Still, al-Zarqawi was behind the most vicious of the bloody wave of attacks that has helped turn the swift U.S. invasion of Iraq in 2003 into a grueling counter-insurgency fight.

The Jordanian-born militant is believed to have personally beheaded at least two American hostages, Nicholas Berg in April 2004 and Eugene Armstrong in September 2004. The United States put a $25 million bounty on his head, the same amount as al-Qaida leader Osama bin Laden.

In the past year, he moved his campaign beyond Iraq’s borders, carrying out a Nov. 9, 2005 triple suicide bombing against hotels in Amman that killed 60 people, as well as other attacks in Jordan and even a rocket attack from Lebanon into northern Israel.

He also sought to expand his attempts to spark civil war between Sunni Muslims and Shiites across the Middle East. He lectured Sunnis to stand up against Shiites in an audiotape posted on the Web last week in which he railed against Shiites for four hours, calling them enemies of Islam.

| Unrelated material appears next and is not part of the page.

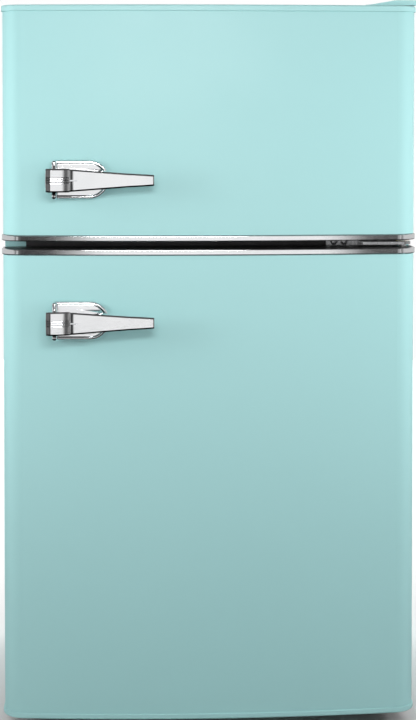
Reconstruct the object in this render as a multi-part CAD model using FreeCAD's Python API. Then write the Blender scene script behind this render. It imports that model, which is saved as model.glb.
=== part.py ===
"""Retro top freezer refrigerator: two bowed, painted doors on one insulated cabinet.

Millimetres. X runs to the right as seen from the front, Y from the front to the back, Z up.
The origin is on the floor at the middle of the overall box. Every piece is written to
parts/NAME.step under the name that the behaviour and the material list use.
"""

import FreeCAD
import Part

import math
import os

V = FreeCAD.Vector

# ---------------------------------------------------------------- driving dimensions
CABINET_W = 477.0           # outer width of the cabinet and of the door skins
CABINET_D = 385.0           # front flange to rear panel
CABINET_BOTTOM = 22.0
CABINET_TOP = 846.0
SHEET = 0.6                 # painted steel sheet
LINER = 2.0                 # vacuum formed plastic
FRONT_REACH = 100.0         # handle face ahead of the cabinet's front flange
REAR_REACH = 18.0           # condenser wires behind the rear panel

DOOR_BACK = 9.2             # door's rear plane ahead of the flange: gasket plus its gap
DOOR_BOW_FRONT = 69.2       # door's front at its middle, ahead of the flange
DOOR_BOW = 11.0
DOOR_CORNER = 25.0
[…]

In April, he released a videotape showing his face for the first time in an apparent attempt to reinforce his image as the leader of Iraq’s insurgents and a hero to Sunni extremists across the region.

Iraqi officials said Thursday that tape helped lead U.S. and Iraqi forces to al-Zarqawi.

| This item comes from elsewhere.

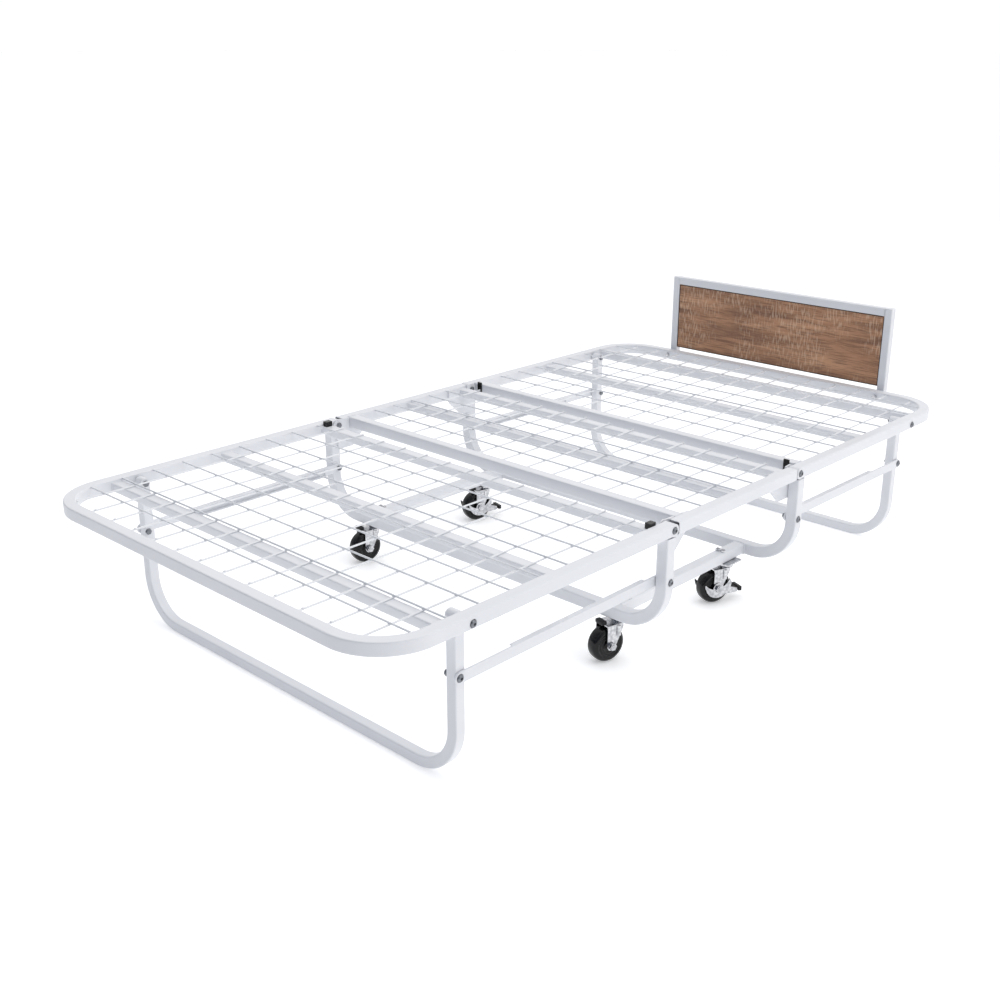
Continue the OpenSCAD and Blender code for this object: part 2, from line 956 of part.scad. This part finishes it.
centre_leg_foot();
centre_leg_head();
base_rails();
middle_rails();
middle_bars();
middle_mesh();
hinge_plates();
hinge_bolts();
hinge_washers();
base_link_bolts();
caster_plates();
caster_bolts();
foot_frame();
foot_bars();
foot_mesh();
foot_pads();
foot_leg_bolts();
foot_leg();
foot_link_bolts();
foot_link_near();
foot_link_far();
head_frame();
head_bars();
head_mesh();
head_pads();
head_leg_bolts();
headboard_frame();
headboard_panel();
headboard_bolts();
head_leg();
head_link_bolts();
head_link_near();
head_link_far();
fork_1();
fork_2();
fork_3();
fork_4();
axle_1();
axle_2();
axle_3();
axle_4();
hub_1();
hub_2();
hub_3();
hub_4();
tyre_1();
tyre_2();
tyre_3();
tyre_4();
brake_3();
brake_4();
pedal_3();
pedal_4();
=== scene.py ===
import json
import math

import bpy
import numpy as np
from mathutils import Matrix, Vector


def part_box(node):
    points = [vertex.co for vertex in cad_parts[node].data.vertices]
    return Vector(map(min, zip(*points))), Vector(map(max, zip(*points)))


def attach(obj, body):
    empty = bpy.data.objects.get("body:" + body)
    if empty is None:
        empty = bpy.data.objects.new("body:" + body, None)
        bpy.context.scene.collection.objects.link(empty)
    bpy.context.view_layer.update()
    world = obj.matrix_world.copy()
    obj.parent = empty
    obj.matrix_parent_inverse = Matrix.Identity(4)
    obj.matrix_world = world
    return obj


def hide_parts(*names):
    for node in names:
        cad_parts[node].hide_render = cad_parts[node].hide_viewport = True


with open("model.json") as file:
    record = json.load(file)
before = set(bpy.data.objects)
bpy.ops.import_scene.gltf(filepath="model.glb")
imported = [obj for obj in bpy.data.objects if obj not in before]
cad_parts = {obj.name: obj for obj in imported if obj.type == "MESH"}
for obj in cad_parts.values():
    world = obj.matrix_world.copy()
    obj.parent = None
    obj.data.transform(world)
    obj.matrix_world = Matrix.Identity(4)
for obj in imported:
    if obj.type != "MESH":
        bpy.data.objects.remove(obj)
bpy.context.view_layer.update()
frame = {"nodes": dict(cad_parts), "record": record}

nodes = frame["nodes"]

# ---- Camera ----
# Eye height beyond the near foot corner, looking down, with a short telephoto lens and neither
# roll nor shift.
eye = Vector((-1.9706, -1.7319, 1.1594))
heading, dip = math.radians(43.552), math.radians(20.373)
lens_mm, sensor_mm = 45.09, 36.0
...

Born Ahmad Fadhil Nazzal al-Khalayleh on Oct. 20, 1966, al-Zarqawi rose from a tough street life in the Jordanian industrial town of Zarqa – from which he eventually took his nom de guerre. He solidified his Islamic radical ideology while in a Jordanian prison in the late 1990s.

After being released in an amnesty, al-Zarqawi went in 1999 to Afghanistan, where he formed links with bin Laden. He fled during the U.S.-led war that ousted the Taliban in late 2001, passing through Iran to Iraq, according to U.S. officials and militant biographies of al-Zarqawi posted on the Web.

In late 2003, his name began to emerge as the leader of the group “Tawhid and Jihad” or “Monotheism and Holy War.” In October 2004, the group announced on the Internet that it had sworn allegiance to al-Qaida and the “father of all fighters” – or bin Laden – and changed its name to al-Qaida in Iraq. Bin Laden endorsed al-Zarqawi as his deputy in Iraq in an audiotape in December.

His group, Al-Qaida in Iraq, claimed to have carried out some of the most prominent and bloody suicide attacks. Among them were two August 2003 blasts that were seen as marking the start of the insurgency: one against the U.N. headquarters in Baghdad that killed 22 people, including the top U.N. envoy to Iraq, Sergio Vieira de Mello, the other against a Shiite shrine in Najaf that killed more than 85, including Shiite leader Ayatollah Mohammed Baqir al-Hakim.

Shiites – including civilians and mosques – were a frequent target of al-Qaida in Iraq. A February 2005 attack against Iraqi security recruits in the mainly Shiite town of Hillah killed 125 people.